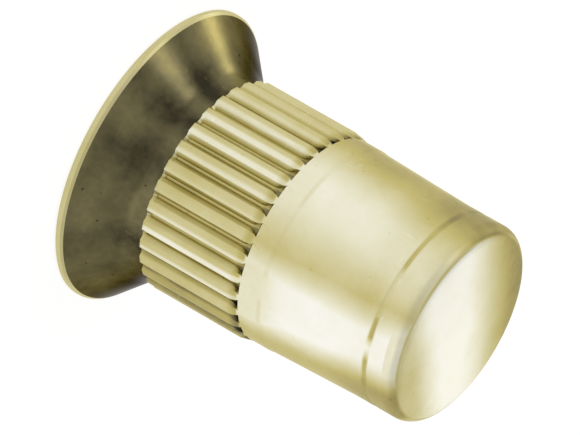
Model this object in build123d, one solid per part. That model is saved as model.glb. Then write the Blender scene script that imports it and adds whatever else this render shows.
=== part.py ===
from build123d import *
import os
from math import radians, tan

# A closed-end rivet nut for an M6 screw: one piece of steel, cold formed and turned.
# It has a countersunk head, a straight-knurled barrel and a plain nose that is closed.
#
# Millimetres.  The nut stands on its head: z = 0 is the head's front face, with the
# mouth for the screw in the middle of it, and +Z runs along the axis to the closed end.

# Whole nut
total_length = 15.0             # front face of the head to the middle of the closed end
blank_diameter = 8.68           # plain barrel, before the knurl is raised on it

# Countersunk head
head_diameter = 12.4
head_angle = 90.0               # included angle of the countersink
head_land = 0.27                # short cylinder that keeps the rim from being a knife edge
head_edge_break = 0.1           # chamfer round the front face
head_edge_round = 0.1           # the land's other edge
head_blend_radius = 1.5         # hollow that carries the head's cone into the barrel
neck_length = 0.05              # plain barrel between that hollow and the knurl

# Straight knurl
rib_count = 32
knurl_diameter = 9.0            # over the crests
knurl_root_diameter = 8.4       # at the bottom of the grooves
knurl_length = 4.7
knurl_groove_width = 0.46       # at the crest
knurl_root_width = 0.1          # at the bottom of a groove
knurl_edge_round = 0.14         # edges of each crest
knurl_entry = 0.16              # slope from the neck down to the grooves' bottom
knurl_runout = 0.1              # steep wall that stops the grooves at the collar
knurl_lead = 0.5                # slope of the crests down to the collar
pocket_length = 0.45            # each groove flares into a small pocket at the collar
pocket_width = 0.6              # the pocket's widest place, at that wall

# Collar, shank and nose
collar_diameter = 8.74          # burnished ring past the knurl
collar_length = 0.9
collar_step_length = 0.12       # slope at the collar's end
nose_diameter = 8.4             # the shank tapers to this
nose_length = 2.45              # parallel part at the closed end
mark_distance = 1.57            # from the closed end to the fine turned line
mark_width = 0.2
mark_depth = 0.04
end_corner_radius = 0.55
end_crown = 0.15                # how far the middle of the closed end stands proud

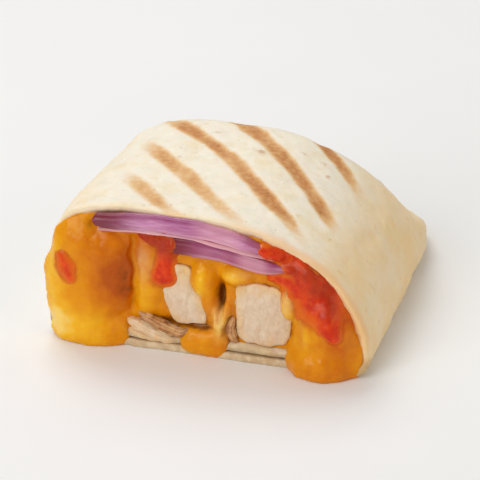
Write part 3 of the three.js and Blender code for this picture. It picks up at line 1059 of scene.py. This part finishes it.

*Stated goal*. Give the entries once more, exactly as they appear.

*Written response*.
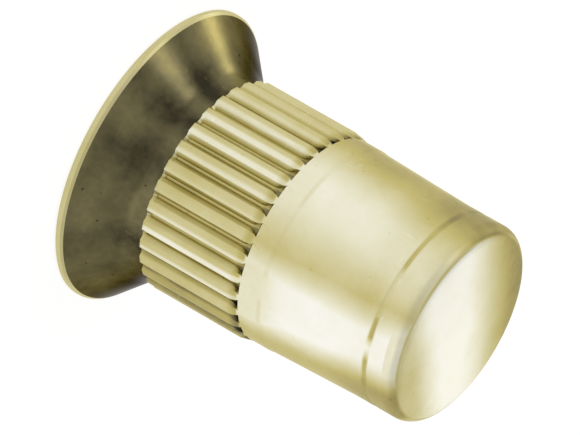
Model this object in build123d, one solid per part. That model is saved as model.glb. Then write the Blender scene script that imports it and adds whatever else this render shows.
=== part.py ===
from build123d import *
import os
from math import radians, tan

# A closed-end rivet nut for an M6 screw: one piece of steel, cold formed and turned.
# It has a countersunk head, a straight-knurled barrel and a plain nose that is closed.
#
# Millimetres.  The nut stands on its head: z = 0 is the head's front face, with the
# mouth for the screw in the middle of it, and +Z runs along the axis to the closed end.

# Whole nut
total_length = 15.0             # front face of the head to the middle of the closed end
blank_diameter = 8.68           # plain barrel, before the knurl is raised on it

# Countersunk head
head_diameter = 12.4
head_angle = 90.0               # included angle of the countersink
head_land = 0.27                # short cylinder that keeps the rim from being a knife edge
head_edge_break = 0.1           # chamfer round the front face
head_edge_round = 0.1           # the land's other edge
head_blend_radius = 1.5         # hollow that carries the head's cone into the barrel
neck_length = 0.05              # plain barrel between that hollow and the knurl

# Straight knurl
rib_count = 32
knurl_diameter = 9.0            # over the crests
knurl_root_diameter = 8.4       # at the bottom of the grooves
knurl_length = 4.7
knurl_groove_width = 0.46       # at the crest
knurl_root_width = 0.1          # at the bottom of a groove
knurl_edge_round = 0.14         # edges of each crest
knurl_entry = 0.16              # slope from the neck down to the grooves' bottom
knurl_runout = 0.1              # steep wall that stops the grooves at the collar
knurl_lead = 0.5                # slope of the crests down to the collar
pocket_length = 0.45            # each groove flares into a small pocket at the collar
pocket_width = 0.6              # the pocket's widest place, at that wall

# Collar, shank and nose
collar_diameter = 8.74          # burnished ring past the knurl
collar_length = 0.9
collar_step_length = 0.12       # slope at the collar's end
nose_diameter = 8.4             # the shank tapers to this
nose_length = 2.45              # parallel part at the closed end
mark_distance = 1.57            # from the closed end to the fine turned line
mark_width = 0.2
mark_depth = 0.04
end_corner_radius = 0.55
end_crown = 0.15                # how far the middle of the closed end stands proud

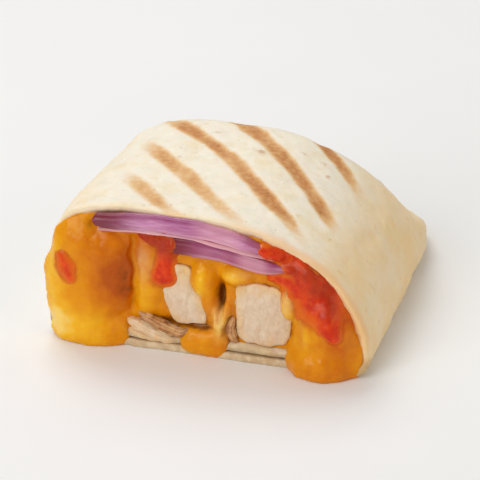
Write part 3 of the three.js and Blender code for this picture. It picks up at line 1059 of scene.py. This part finishes it.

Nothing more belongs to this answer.